Snowball sampling - This type of sampling is good for reaching difficult-to-access or hidden populations. It begins by choosing a few participants and then asking them to suggest friends, family members, or colleagues who may be open to participating.
Theoretical-construct samples - When working with a theory that requires participants to meet certain goals or have certain characteristics, theoretical-construct sampling purposefully chooses those people.
Typical, extreme, and critical instance sampling - Typical instance sampling looks for average participants; extreme instance sampling looks for participants who exhibit a chosen characteristic in the extreme; and critical instance sampling requires participants that have experienced something in particular (which may be extreme).

A sampling agenda can often be determined through your research question and chosen theories. If doing participant observation, it is often a good idea not to set a strict sampling agenda very early-- doing so can restrict your ability to observe what the field has to offer.

Interview structure, type, and stance

Structured interviews are those that repeat the same questions for each participant. This is often done with the help of an interview schedule. These are most useful when using a large sample that needs to be analyzed. These types of interviews may be good for quantity, but their depth suffers.

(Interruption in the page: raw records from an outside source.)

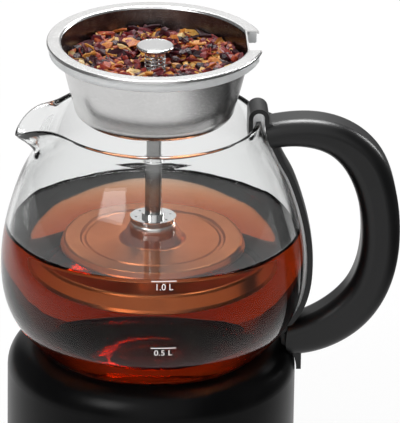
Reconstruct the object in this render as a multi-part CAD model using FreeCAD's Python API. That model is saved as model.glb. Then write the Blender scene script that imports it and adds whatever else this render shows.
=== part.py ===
import FreeCAD
import Part
import math
import os

# Automatic tea maker: a heating base, a glass jug with a handle, and a lift-out infuser.
# Millimetres. The origin is on the table under the centre of the base, +Z is up,
# the handle points along +X, the spout along -X and the buttons face -Y.

V = FreeCAD.Vector
UP = V(0, 0, 1)

# Driving dimensions of the heating base
BASE_R = 72.5
BASE_WALL = 2.6
SHOULDER_Z = 78.5
SHOULDER_R = 14.5
FOOT_H = 2.0
FOOT_R = 7.0
FOOT_SEAT = 1.0
FOOT_RING_R = 56.0
FOOT_CHAMFER = 0.8
COVER_T = 2.5
COVER_SCREW_L = 12.0
VENT_L = 26.0
VENT_W = 2.2
VENT_PITCH = 5.5
VENT_ROWS = 7
VENT_Y = -26.0
POST_R = 4.0
POST_RING_R = 61.0
POST_H = 14.0
POST_RIB_T = 2.0
PLATE_R = 54.3
PLATE_T = 2.0
PLATE_LIP = 2.0
LEDGE_T = 2.6
LEDGE_R = 49.5
SEAL_T = 1.0
SEAL_LIP_T = 2.8
SEAL_BULGE = 0.4
SEAL_SEAT_GAP = 0.2
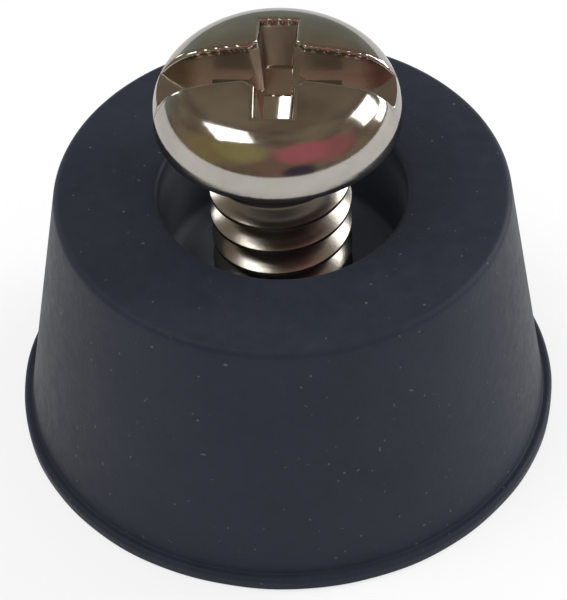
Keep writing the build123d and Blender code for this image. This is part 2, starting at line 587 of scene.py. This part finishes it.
class Finish:
    """A material, or the world, under construction."""

    def __init__(self, name, makers=bpy.data.materials):
        self.material = makers.new(name)
        self.material.use_nodes = True
        self.tree = self.material.node_tree
        self.tree.nodes.clear()

    def node(self, kind, settings=None, inputs=None, output=0):
        """Adds a node: its settings first, then its sockets' values or links. Gives one of its outputs."""
        made = self.tree.nodes.new(kind)
        for name, value in (settings or {}).items():
            setattr(made, name, value)
        for name, value in (inputs or {}).items():
            socket = made.inputs[name]
            if isinstance(value, Signal):
                self.tree.links.new(value.socket, socket)
            elif socket.type == "RGBA" and len(value) == 3:
                socket.default_value = (*value, 1.0)
            else:
                socket.default_value = value
        return Signal(self, made.outputs[output])

    def place(self):
        """Position on the piece, in metres."""
        return self.node("ShaderNodeTexCoord", output="Object")

    def part(self, place, axis):
        """One coordinate of a place or a direction."""
        return self.node("ShaderNodeSeparateXYZ", {}, {0: place}, axis)

    def from_axis(self, place):
        """Distance from the foot's axis, in metres."""
        level = self.node("ShaderNodeVectorMath", {"operation": "MULTIPLY"}, {0: place, 1: (1.0, 1.0, 0.0)})
        return self.node("ShaderNodeVectorMath", {"operation": "LENGTH"}, {0: level}, "Value")

    def noise(self, place, size, detail, roughness):
        """Soft noise whose blotches are about a size in millimetres, from 0 to 1."""
        inputs = {"Vector": place, "Scale": 1 / (size * MM), "Detail": detail, "Roughness": roughness}
        return self.node("ShaderNodeTexNoise", {}, inputs, "Fac")

    def spread(self, signal, low, high, to_low=0.0, to_high=1.0):
        """Maps low..high evenly to another range and clamps it there."""
        inputs = {"Value": signal, "From Min": low, "From Max": high, "To Min": to_low, "To Max": to_high}
        return self.node("ShaderNodeMapRange", {}, inputs)

    def fade(self, distance, none, full):
        """Share that rises from 0 to 1 between two distances in millimetres."""
        return self.spread(distance, none * MM, full * MM)

    def blend(self, share, first, second):
        """Mixes two colours."""
        return self.node("ShaderNodeMix", {"data_type": "RGBA"}, {0: share, 6: first, 7: second}, 2)

    def bump(self, height, depth, strength, under=None):
        """Normal of a relief whose depth is in millimetres."""
        inputs = {"Height": height, "Distance": depth * MM, "Strength": strength}
        if under is not None:
            inputs["Normal"] = under
        return self.node("ShaderNodeBump", {}, inputs)

    def seen(self):
        """1 for camera, mirrored and transmitted rays, and 0 for the rays that only carry light."""
        camera = self.node("ShaderNodeLightPath", output="Is Camera Ray")
        glossy = self.node("ShaderNodeLightPath", output="Is Glossy Ray")
        transmission = self.node("ShaderNodeLightPath", output="Is Transmission Ray")
        return self.spread(camera + glossy + transmission, 0.0, 1.0)

    def close(self, shader, kind="ShaderNodeOutputMaterial"):
        """Ends the material, or the world, with its surface and gives it back."""
        ending = self.tree.nodes.new(kind)
        self.tree.links.new(shader.socket, ending.inputs["Surface"])
        return self.material


def rubber_finish():
    """Matt black moulded rubber with fine grain and specks of dust, and painted light in its recess."""
    finish = Finish("moulded_rubber")
    place = finish.place()
    cloud = finish.noise(place, cloud_size, detail=4.0, roughness=0.6)
    mottle = finish.noise(place, mottle_size, detail=5.0, roughness=0.65)
    grain = finish.noise(place, grain_size, detail=3.0, roughness=0.6)
    specks = finish.noise(place, speck_size, detail=0.0, roughness=0.3)

    # Painted light: inside the recess the rubber is painted about six times lighter and bluer, to lift the
    # shade there.
    inside = finish.fade(finish.from_axis(place), recess_radius + 0.15, recess_radius - 0.1)
    inside = inside * finish.fade(finish.part(place, "Z"), foot_height - 0.05, foot_height - 0.9)
    tone = finish.spread(cloud * 0.5 + mottle * 0.5, 0.34, 0.66)
    colour = finish.blend(tone, rubber_dark, rubber_light)
    colour = finish.blend(inside, colour, painted_recess_light)
    colour = finish.blend(finish.spread(specks, 0.81, 0.85) * dust_share, colour, pale_dust)
    normal = finish.bump(mottle, mottle_depth, strength=0.5)
    normal = finish.bump(grain, grain_depth, strength=0.6, under=normal)
    return finish.close(finish.node(
        "ShaderNodeBsdfPrincipled",
        {},
        {
            "Base Color": colour,
            "Roughness": finish.spread(mottle, 0.3, 0.7, 0.44, 0.58),
            "Normal": normal,
            "IOR": 1.5,
            "Specular IOR Level": 0.12,
            "Sheen Weight": 0.045,
            "Sheen Roughness": 0.4,
            "Sheen Tint": (0.92, 0.95, 1.0),
        },
    ))


def nickel_finish():
    """Bright nickel plating with a warm tint and faint ripples, duller in the drive and on the rolled thread.

    The drive is where the surface lies well inside the crown's sphere and near the axis. Its struck edge has
    a row of tick marks, and the punch leaves the cross's flat floor smooth and bright.
    """
    finish = Finish("nickel_plating")
    place = finish.place()
    ripples = finish.noise(place, ripple_size, detail=3.0, roughness=0.55)
    scratches = finish.noise(place, scratch_size, detail=3.0, roughness=0.6)
    height = finish.part(place, "Z")
    from_axis = finish.from_axis(place)
    ends = {0: place, 1: tuple((screw_origin + screw_z * crown_centre) * MM)}
    from_middle = finish.node("ShaderNodeVectorMath", {"operation": "DISTANCE"}, ends, "Value")

    rolled = finish.fade(height, head_base - 0.1, head_base - 0.3)
    struck = finish.fade(from_middle, crown_radius - 0.10, crown_radius - 0.35)
    struck = struck * finish.fade(from_axis, 3.3, 2.7)
    struck = struck * finish.fade(height, head_base, head_base + 0.4)
    punched = finish.fade(height, head_base + cross_floor + 0.12, head_base + cross_floor + 0.05) * struck
    uneven = 1 - punched
    edge = finish.fade(from_middle, crown_radius - 0.01, crown_radius - 0.04)
    edge = edge * finish.fade(from_middle, crown_radius - 0.26, crown_radius - 0.16)
    edge = edge * finish.fade(from_axis, 3.0, 2.8)

    colour = finish.blend(finish.spread(ripples, 0.35, 0.65), nickel_dark, nickel_light)
    # Painted light: the drive is painted paler, to lift the shade inside it.
    colour = finish.blend(struck * painted_drive_light_share, colour, painted_drive_light)
    roughness = finish.spread(ripples * 0.6 + scratches * 0.4, 0.35, 0.65, 0.08, 0.14)
    roughness = roughness + struck * struck_dulling + rolled * rolled_dulling
    roughness = roughness * (1 - punched * punched_polish)

    # A wave texture of this scale has one band to each unit of length
    one_band = 0.314
    ticks = finish.node(
        "ShaderNodeTexWave",
        {"bands_direction": "X"},
        {"Vector": place, "Scale": one_band / (tick_spacing * MM), "Distortion": 1.2},
        "Fac",
    )
    normal = finish.bump(ripples * uneven, ripple_depth, strength=0.4)
    normal = finish.bump(scratches * uneven, scratch_depth, strength=0.3, under=normal)
    normal = finish.bump(ticks * edge, tick_depth, strength=1.0, under=normal)
    return finish.close(finish.node(
        "ShaderNodeBsdfPrincipled",
        {},
        {
            "Base Color": colour,
            "Roughness": roughness,
            "Normal": normal,
            "Metallic": 1.0,
            "Specular Tint": (0.8, 0.8, 0.8),
        },
    ))


# Studio

def heading(azimuth, elevation):
    """Unit direction: azimuth in degrees from the photograph's side towards +X, elevation above the floor."""
    around = math.radians(azimuth)
    rise = math.radians(elevation)
    return Vector((math.sin(around) * math.cos(rise), -math.cos(around) * math.cos(rise), math.sin(rise)))


def add_stage(name, points, faces, finish):
    """Surface of the studio, which is no part of the foot."""
    mesh = bpy.data.meshes.new(name)
    mesh.from_pydata(points, [], faces)
    mesh.update()
    mesh.materials.append(finish)
    surface = bpy.data.objects.new(name, mesh)
    bpy.context.scene.collection.objects.link(surface)
    return surface


def floor():
    """Plain pale floor, which is white where it is seen and still holds the object's shadow."""
    finish = Finish("pale_floor")
    paper = finish.node("ShaderNodeBsdfDiffuse", {}, {"Color": (0.9, 0.9, 0.9)})
    white = finish.node("ShaderNodeEmission", {}, {"Color": (1.0, 1.0, 1.0), "Strength": 1.0})
    both = finish.node("ShaderNodeMixShader", {}, {0: finish.seen() * floor_glow, 1: paper, 2: white})
    half = floor_half_width
    corners = [(-half, -half, 0), (half, -half, 0), (half, half, 0), (-half, half, 0)]
    add_stage("floor", corners, [(0, 1, 2, 3)], finish.close(both))


def room_finish():
    """Dim warm walls, greener low at the far side, with soft patches of colour on them."""
    finish = Finish("dim_room")
    toward = finish.node("ShaderNodeVectorMath", {"operation": "NORMALIZE"}, {0: finish.place()})
    mottle = finish.node("ShaderNodeTexNoise", {}, {"Vector": toward, "Scale": 2.6, "Detail": 3.0}, "Fac")
    colour = finish.blend(finish.spread(mottle, 0.38, 0.62), wall_dark, wall_light)
    low = finish.spread(finish.part(toward, "Z"), 0.55, 0.12)
    far_low = finish.spread(finish.part(toward, "Y"), 0.15, 0.75) * low
    colour = finish.blend(far_low, colour, wall_far_low)
    for azimuth, elevation, start, full, tint in wall_patches:
        inputs = {0: toward, 1: tuple(heading(azimuth, elevation))}
        nearness = finish.node("ShaderNodeVectorMath", {"operation": "DOT_PRODUCT"}, inputs, "Value")
        colour = finish.blend(finish.spread(nearness, start, full), colour, tint)
    return finish.close(finish.node("ShaderNodeEmission", {}, {"Color": colour, "Strength": room_glow}))


def room():
    """Dome over the floor that only reflections see, as dark cards round a metal part would be.

    Its points lie at R (sin a cos e, -cos a cos e, sin e) for azimuths a and elevations e, from just below
    the floor to the top.
    """
    rows = 25
    columns = 72
    lowest = -1.5
    azimuth = np.linspace(0, 2 * np.pi, columns, endpoint=False)[None, :]
    elevation = np.radians(np.linspace(lowest, 90.0, rows))[:, None]
    x = room_radius * np.sin(azimuth) * np.cos(elevation)
    y = -room_radius * np.cos(azimuth) * np.cos(elevation)
    z = room_radius * np.sin(elevation) + 0 * azimuth
    points = np.stack([x, y, z], axis=-1).reshape(-1, 3)
    surface = add_stage("room", points.tolist(), grid_faces(rows, columns).tolist(), room_finish())
    surface.visible_camera = False
    surface.visible_diffuse = False
    surface.visible_transmission = False
    surface.visible_volume_scatter = False
    surface.visible_shadow = False


def world():
    """White surroundings for what the camera sees, and an even soft light for everything else."""
    finish = Finish("studio", bpy.data.worlds)
    strength = finish.spread(finish.seen(), 0.0, 1.0, even_light, 1.0)
    white = finish.node("ShaderNodeBackground", {}, {"Color": (1.0, 1.0, 1.0), "Strength": strength})
    bpy.context.scene.world = finish.close(white, "ShaderNodeOutputWorld")


def softbox(name, azimuth, elevation, width, height, tilt, radiance):
    """Rectangular lamp that faces the screw's head.

    Its width and height are shares of its distance, and the tilt, in degrees, turns it in its own plane.
    """
    lamp = bpy.data.lights.new(name, "AREA")
    lamp.shape = "RECTANGLE"
    lamp.size = width * lamp_distance
    lamp.size_y = height * lamp_distance
    lamp.energy = radiance * math.pi * lamp.size * lamp.size_y
    holder = bpy.data.objects.new(name, lamp)
    toward = heading(azimuth, elevation)
    target = Vector((0, 0, (foot_height + screw_standoff) * MM))
    holder.location = target + toward * lamp_distance
    facing = toward.to_track_quat("Z", "Y").to_matrix() @ Matrix.Rotation(math.radians(tilt), 3, "Z")
    holder.rotation_euler = facing.to_euler()
    bpy.context.scene.collection.objects.link(holder)


def lamps():
    """Three soft lamps, a small one behind, and a tiny one whose reflection is the glint in the drive."""
    softbox("high_light", azimuth=-83, elevation=62, width=0.42, height=0.46, tilt=-12, radiance=4.5)
    softbox("side_light", azimuth=108, elevation=34, width=0.36, height=0.50, tilt=-35, radiance=6.0)
    softbox("low_light", azimuth=118, elevation=10, width=0.60, height=0.22, tilt=0, radiance=8.0)
    softbox("back_light", azimuth=-138, elevation=17, width=0.14, height=0.22, tilt=0, radiance=7.0)
    softbox(
        "drive_light", azimuth=-179.25, elevation=42.15, width=0.0044, height=0.0180, tilt=-9, radiance=6.0
    )


def photo_camera():
    """Camera of the photograph: it aims at the origin, and then turns a little about its own axes."""
    elevation = math.radians(47.31)
    distance = 110.91 * MM
    aim_left = 0.000616
    aim_up = 0.02787
    roll = -0.0279
    lens = bpy.data.cameras.new("photo_camera")
    lens.sensor_width = 36.0
    lens.lens = 184.18
    lens.clip_start = 0.005
    camera = bpy.data.objects.new("photo_camera", lens)
    turn = (
        Euler((math.pi / 2 - elevation, 0, 0)).to_matrix()
        @ Matrix.Rotation(aim_left, 3, "Y")
        @ Matrix.Rotation(aim_up, 3, "X")
        @ Matrix.Rotation(roll, 3, "Z")
    )
    stand = (0, -distance * math.cos(elevation), distance * math.sin(elevation))
    camera.matrix_world = Matrix.Translation(stand) @ turn.to_4x4()
    bpy.context.scene.collection.objects.link(camera)
    bpy.context.scene.camera = camera


rubber_foot()
screw()
floor()
room()
world()
lamps()
photo_camera()
bpy.context.scene.view_settings.view_transform = "Standard"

Unstructured interviews are far more flexible. What structure they have is provided by an interview guide-- it goes through required topics, but not specific questions. Unstructured interviews require interviewers to be more skilled and empathetic; they need to be able to pick up on emotional cues and keep the conversation on the research topic.

Types of interviews: ethnographic (informal, emergent, instigated by researcher), informant (interviews with those who are savvy in the scene, requires long-term relationship), respondent (group of participants with similar subject positions, speak only for themselves), narrative (open-ended, participants tell stories, related to oral history), life-story or biographic (includes stories, asks about life as a whole, provides understanding or empathy), and discursive (focuses on structures of power and their effects on knowledge, asks how participants navigate power).

There are multiple stances for the interviewer to take. Deliberate naivete falls between overt honesty and deceit, with the interviewer losing any presuppositions and judgments. Collaborative or interactive interviewing places the interviewer and participant on the same plane, with each interviewing the other. Pedagogical interviews ask for expert knowledge or emotional support. Responsive interviewing "suggests that researchers have responsibilities for building a reciprocal relationship, honoring interviewees with unfailingly respectful behavior, reflecting on their own biases and openly acknowledging their potential effect." The friendship model is similar to this, coming out of feminist scholarship. When interviewers deliberately provoke the people they are interviewing, the technique is called confrontational interviewing.

Creating the interview guide

Interview questions should not use jargon or overly-complicated language. They should focus on one topic at a time, and they should be open-ended. Questions should also be neutral and not lead to particular answers. They should uphold the participants' identities, and they should be followed by appropriate probes for further information.

Interviews should be sequenced as follows:
Opening - Breaks the ice, sets expectations, and begins with experience-related questions.
Generative questions - Questions that generate frameworks for the interview.This can ask for descriptions of experiences or processes that act as tours. They can also include examples or timelines. Hypotheticals can also work here. Behavior and answer questions can use past experiences to ask for factual reports of behavior. It is also productive to ask about participants ideal visions of certain things. This is also the part of the interview to ask participants to compare and contrast things, ask about their motivations (or others' motivations) and for predictions about the future.
Directive questions - Direct questions call for specific type of answers, and these direct the trajectory of the interview. Close-ended questions require very specific answers. Typology questions can ask for respondents to categorize certain knowledge, and elicitation questions prompt discussion by showing some kind of stimuli (video, image, text, etc.). Data-referencing questions ask participants for commentary on data gathered by the researcher in the past. Member reflection questions can be used to get participants' opinions on observations made by the researcher, and devil's advocate questions make participants respond to skeptical positions. This is also the point to use what may be potentially threatening questions. They are best left for the end of the interview in case they somehow effect the participant.
Closing the interview - At the very end, it is appropriate to ask catch-all questions and questions that enhance the identity or self-perception of the interviewee. You can also ask at this point if the interviewee has a preferred pseudonym.